Data lines:
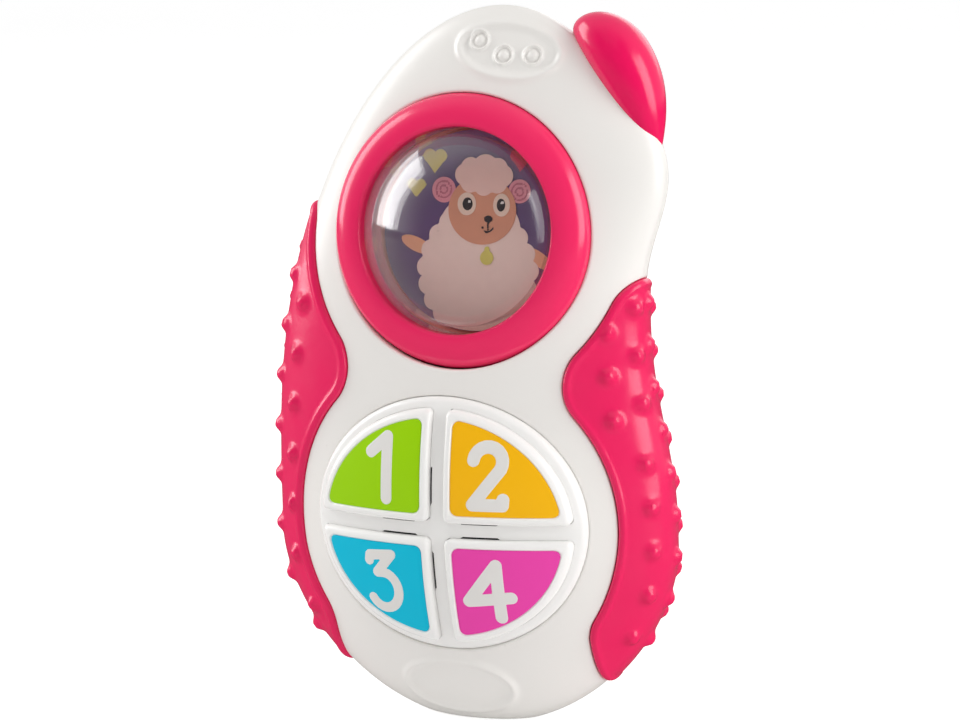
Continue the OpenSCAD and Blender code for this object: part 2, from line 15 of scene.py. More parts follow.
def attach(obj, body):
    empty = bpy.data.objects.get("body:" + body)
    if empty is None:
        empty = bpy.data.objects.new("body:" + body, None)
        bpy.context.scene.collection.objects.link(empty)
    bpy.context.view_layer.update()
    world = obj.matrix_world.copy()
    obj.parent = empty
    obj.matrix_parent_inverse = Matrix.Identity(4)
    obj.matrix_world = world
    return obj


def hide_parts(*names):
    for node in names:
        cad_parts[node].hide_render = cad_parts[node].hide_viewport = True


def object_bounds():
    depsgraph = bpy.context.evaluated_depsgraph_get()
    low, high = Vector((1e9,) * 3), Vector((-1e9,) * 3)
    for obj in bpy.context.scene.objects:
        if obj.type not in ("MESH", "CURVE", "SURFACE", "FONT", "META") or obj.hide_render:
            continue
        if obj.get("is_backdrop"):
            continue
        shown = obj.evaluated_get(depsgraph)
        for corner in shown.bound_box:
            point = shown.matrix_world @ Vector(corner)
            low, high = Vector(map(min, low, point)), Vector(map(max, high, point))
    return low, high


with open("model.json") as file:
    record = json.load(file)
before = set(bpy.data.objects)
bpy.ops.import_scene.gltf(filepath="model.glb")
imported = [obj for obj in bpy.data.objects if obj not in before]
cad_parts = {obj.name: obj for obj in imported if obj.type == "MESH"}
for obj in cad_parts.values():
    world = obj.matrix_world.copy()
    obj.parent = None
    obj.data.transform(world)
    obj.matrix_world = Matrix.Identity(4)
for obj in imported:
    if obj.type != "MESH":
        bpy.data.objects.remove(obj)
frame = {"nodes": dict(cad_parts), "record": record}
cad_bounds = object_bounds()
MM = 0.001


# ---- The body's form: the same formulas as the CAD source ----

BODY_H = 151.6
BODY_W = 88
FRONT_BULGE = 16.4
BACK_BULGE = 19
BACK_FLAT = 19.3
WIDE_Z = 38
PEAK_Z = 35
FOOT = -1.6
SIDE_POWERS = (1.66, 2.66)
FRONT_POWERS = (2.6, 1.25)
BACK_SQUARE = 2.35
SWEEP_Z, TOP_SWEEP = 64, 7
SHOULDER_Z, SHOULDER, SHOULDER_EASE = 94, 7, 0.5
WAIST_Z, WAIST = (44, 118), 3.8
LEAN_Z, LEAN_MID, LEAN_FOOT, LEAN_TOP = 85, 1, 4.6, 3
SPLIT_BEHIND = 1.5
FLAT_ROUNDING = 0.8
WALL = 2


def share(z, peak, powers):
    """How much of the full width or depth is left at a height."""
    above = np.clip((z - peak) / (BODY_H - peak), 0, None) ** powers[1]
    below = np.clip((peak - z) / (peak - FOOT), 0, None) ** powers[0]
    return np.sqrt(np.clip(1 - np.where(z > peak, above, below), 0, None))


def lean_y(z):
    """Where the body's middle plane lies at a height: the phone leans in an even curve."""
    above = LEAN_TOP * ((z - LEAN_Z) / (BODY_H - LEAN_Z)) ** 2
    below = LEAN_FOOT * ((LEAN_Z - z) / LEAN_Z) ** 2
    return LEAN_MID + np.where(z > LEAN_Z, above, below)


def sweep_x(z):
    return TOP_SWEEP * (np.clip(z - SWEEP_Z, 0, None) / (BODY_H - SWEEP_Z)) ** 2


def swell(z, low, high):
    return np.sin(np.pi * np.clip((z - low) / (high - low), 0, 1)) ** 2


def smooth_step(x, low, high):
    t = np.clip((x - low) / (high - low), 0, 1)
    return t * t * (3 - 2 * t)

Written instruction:
Write down every line of the data exactly as it appears above.

Answer:
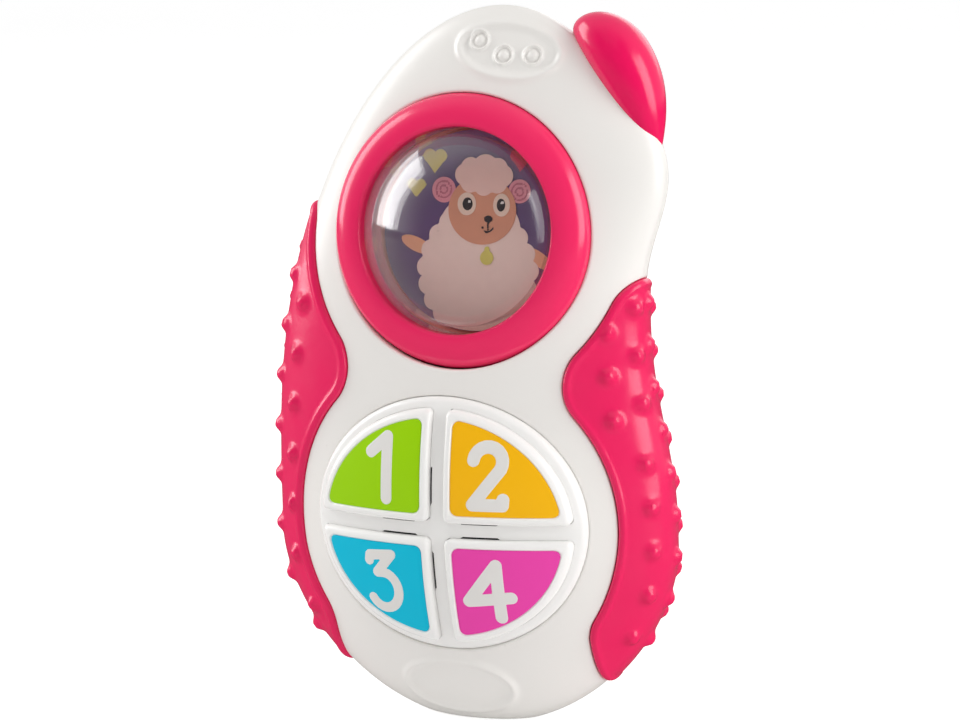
Continue the OpenSCAD and Blender code for this object: part 2, from line 15 of scene.py. More parts follow.
def attach(obj, body):
    empty = bpy.data.objects.get("body:" + body)
    if empty is None:
        empty = bpy.data.objects.new("body:" + body, None)
        bpy.context.scene.collection.objects.link(empty)
    bpy.context.view_layer.update()
    world = obj.matrix_world.copy()
    obj.parent = empty
    obj.matrix_parent_inverse = Matrix.Identity(4)
    obj.matrix_world = world
    return obj


def hide_parts(*names):
    for node in names:
        cad_parts[node].hide_render = cad_parts[node].hide_viewport = True


def object_bounds():
    depsgraph = bpy.context.evaluated_depsgraph_get()
    low, high = Vector((1e9,) * 3), Vector((-1e9,) * 3)
    for obj in bpy.context.scene.objects:
        if obj.type not in ("MESH", "CURVE", "SURFACE", "FONT", "META") or obj.hide_render:
            continue
        if obj.get("is_backdrop"):
            continue
        shown = obj.evaluated_get(depsgraph)
        for corner in shown.bound_box:
            point = shown.matrix_world @ Vector(corner)
            low, high = Vector(map(min, low, point)), Vector(map(max, high, point))
    return low, high


with open("model.json") as file:
    record = json.load(file)
before = set(bpy.data.objects)
bpy.ops.import_scene.gltf(filepath="model.glb")
imported = [obj for obj in bpy.data.objects if obj not in before]
cad_parts = {obj.name: obj for obj in imported if obj.type == "MESH"}
for obj in cad_parts.values():
    world = obj.matrix_world.copy()
    obj.parent = None
    obj.data.transform(world)
    obj.matrix_world = Matrix.Identity(4)
for obj in imported:
    if obj.type != "MESH":
        bpy.data.objects.remove(obj)
frame = {"nodes": dict(cad_parts), "record": record}
cad_bounds = object_bounds()
MM = 0.001


# ---- The body's form: the same formulas as the CAD source ----

BODY_H = 151.6
BODY_W = 88
FRONT_BULGE = 16.4
BACK_BULGE = 19
BACK_FLAT = 19.3
WIDE_Z = 38
PEAK_Z = 35
FOOT = -1.6
SIDE_POWERS = (1.66, 2.66)
FRONT_POWERS = (2.6, 1.25)
BACK_SQUARE = 2.35
SWEEP_Z, TOP_SWEEP = 64, 7
SHOULDER_Z, SHOULDER, SHOULDER_EASE = 94, 7, 0.5
WAIST_Z, WAIST = (44, 118), 3.8
LEAN_Z, LEAN_MID, LEAN_FOOT, LEAN_TOP = 85, 1, 4.6, 3
SPLIT_BEHIND = 1.5
FLAT_ROUNDING = 0.8
WALL = 2


def share(z, peak, powers):
    """How much of the full width or depth is left at a height."""
    above = np.clip((z - peak) / (BODY_H - peak), 0, None) ** powers[1]
    below = np.clip((peak - z) / (peak - FOOT), 0, None) ** powers[0]
    return np.sqrt(np.clip(1 - np.where(z > peak, above, below), 0, None))


def lean_y(z):
    """Where the body's middle plane lies at a height: the phone leans in an even curve."""
    above = LEAN_TOP * ((z - LEAN_Z) / (BODY_H - LEAN_Z)) ** 2
    below = LEAN_FOOT * ((LEAN_Z - z) / LEAN_Z) ** 2
    return LEAN_MID + np.where(z > LEAN_Z, above, below)


def sweep_x(z):
    return TOP_SWEEP * (np.clip(z - SWEEP_Z, 0, None) / (BODY_H - SWEEP_Z)) ** 2


def swell(z, low, high):
    return np.sin(np.pi * np.clip((z - low) / (high - low), 0, 1)) ** 2


def smooth_step(x, low, high):
    t = np.clip((x - low) / (high - low), 0, 1)
    return t * t * (3 - 2 * t)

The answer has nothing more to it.